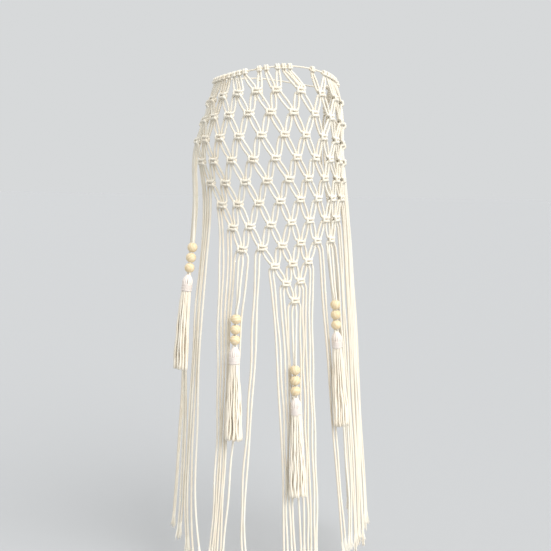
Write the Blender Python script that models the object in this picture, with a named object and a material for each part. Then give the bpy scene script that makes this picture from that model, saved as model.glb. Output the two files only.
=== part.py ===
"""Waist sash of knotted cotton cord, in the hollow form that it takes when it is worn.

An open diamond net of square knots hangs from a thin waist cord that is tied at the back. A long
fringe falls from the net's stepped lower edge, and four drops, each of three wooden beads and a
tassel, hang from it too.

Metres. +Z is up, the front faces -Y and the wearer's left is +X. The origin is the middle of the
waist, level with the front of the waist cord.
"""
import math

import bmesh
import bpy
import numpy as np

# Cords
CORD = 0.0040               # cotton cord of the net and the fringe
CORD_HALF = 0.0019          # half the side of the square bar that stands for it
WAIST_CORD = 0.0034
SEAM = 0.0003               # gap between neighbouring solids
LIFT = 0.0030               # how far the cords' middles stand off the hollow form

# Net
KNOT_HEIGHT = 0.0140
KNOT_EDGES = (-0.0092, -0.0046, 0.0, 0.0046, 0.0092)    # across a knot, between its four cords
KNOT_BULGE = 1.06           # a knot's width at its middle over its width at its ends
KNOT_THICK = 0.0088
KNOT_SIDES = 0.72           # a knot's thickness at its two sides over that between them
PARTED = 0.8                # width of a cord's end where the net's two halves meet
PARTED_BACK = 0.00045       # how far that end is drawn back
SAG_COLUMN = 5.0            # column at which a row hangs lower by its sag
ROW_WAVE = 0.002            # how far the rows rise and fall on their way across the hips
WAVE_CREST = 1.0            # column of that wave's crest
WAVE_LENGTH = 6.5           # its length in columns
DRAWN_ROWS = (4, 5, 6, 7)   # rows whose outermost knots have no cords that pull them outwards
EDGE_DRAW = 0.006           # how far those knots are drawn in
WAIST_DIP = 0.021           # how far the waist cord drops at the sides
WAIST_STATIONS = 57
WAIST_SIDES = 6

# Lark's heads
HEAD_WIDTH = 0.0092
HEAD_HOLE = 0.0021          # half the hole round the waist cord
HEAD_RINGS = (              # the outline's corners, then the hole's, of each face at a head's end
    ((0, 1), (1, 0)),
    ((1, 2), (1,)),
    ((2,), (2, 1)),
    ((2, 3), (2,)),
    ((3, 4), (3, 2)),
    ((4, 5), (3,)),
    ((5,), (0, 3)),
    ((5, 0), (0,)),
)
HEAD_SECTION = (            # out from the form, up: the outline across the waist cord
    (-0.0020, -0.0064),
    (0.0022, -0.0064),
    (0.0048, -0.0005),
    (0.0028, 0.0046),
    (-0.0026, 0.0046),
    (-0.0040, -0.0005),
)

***

Objective → Repeat the preceding lines exactly, please, every one of them.

Answer to the exercise →
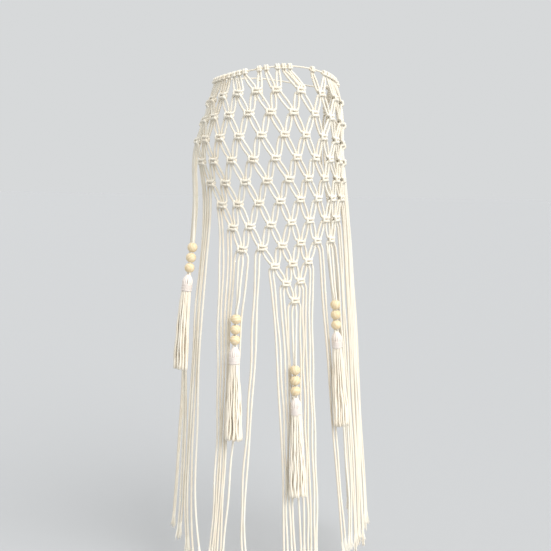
Write the Blender Python script that models the object in this picture, with a named object and a material for each part. Then give the bpy scene script that makes this picture from that model, saved as model.glb. Output the two files only.
=== part.py ===
"""Waist sash of knotted cotton cord, in the hollow form that it takes when it is worn.

An open diamond net of square knots hangs from a thin waist cord that is tied at the back. A long
fringe falls from the net's stepped lower edge, and four drops, each of three wooden beads and a
tassel, hang from it too.

Metres. +Z is up, the front faces -Y and the wearer's left is +X. The origin is the middle of the
waist, level with the front of the waist cord.
"""
import math

import bmesh
import bpy
import numpy as np

# Cords
CORD = 0.0040               # cotton cord of the net and the fringe
CORD_HALF = 0.0019          # half the side of the square bar that stands for it
WAIST_CORD = 0.0034
SEAM = 0.0003               # gap between neighbouring solids
LIFT = 0.0030               # how far the cords' middles stand off the hollow form

# Net
KNOT_HEIGHT = 0.0140
KNOT_EDGES = (-0.0092, -0.0046, 0.0, 0.0046, 0.0092)    # across a knot, between its four cords
KNOT_BULGE = 1.06           # a knot's width at its middle over its width at its ends
KNOT_THICK = 0.0088
KNOT_SIDES = 0.72           # a knot's thickness at its two sides over that between them
PARTED = 0.8                # width of a cord's end where the net's two halves meet
PARTED_BACK = 0.00045       # how far that end is drawn back
SAG_COLUMN = 5.0            # column at which a row hangs lower by its sag
ROW_WAVE = 0.002            # how far the rows rise and fall on their way across the hips
WAVE_CREST = 1.0            # column of that wave's crest
WAVE_LENGTH = 6.5           # its length in columns
DRAWN_ROWS = (4, 5, 6, 7)   # rows whose outermost knots have no cords that pull them outwards
EDGE_DRAW = 0.006           # how far those knots are drawn in
WAIST_DIP = 0.021           # how far the waist cord drops at the sides
WAIST_STATIONS = 57
WAIST_SIDES = 6

# Lark's heads
HEAD_WIDTH = 0.0092
HEAD_HOLE = 0.0021          # half the hole round the waist cord
HEAD_RINGS = (              # the outline's corners, then the hole's, of each face at a head's end
    ((0, 1), (1, 0)),
    ((1, 2), (1,)),
    ((2,), (2, 1)),
    ((2, 3), (2,)),
    ((3, 4), (3, 2)),
    ((4, 5), (3,)),
    ((5,), (0, 3)),
    ((5, 0), (0,)),
)
HEAD_SECTION = (            # out from the form, up: the outline across the waist cord
    (-0.0020, -0.0064),
    (0.0022, -0.0064),
    (0.0048, -0.0005),
    (0.0028, 0.0046),
    (-0.0026, 0.0046),
    (-0.0040, -0.0005),
)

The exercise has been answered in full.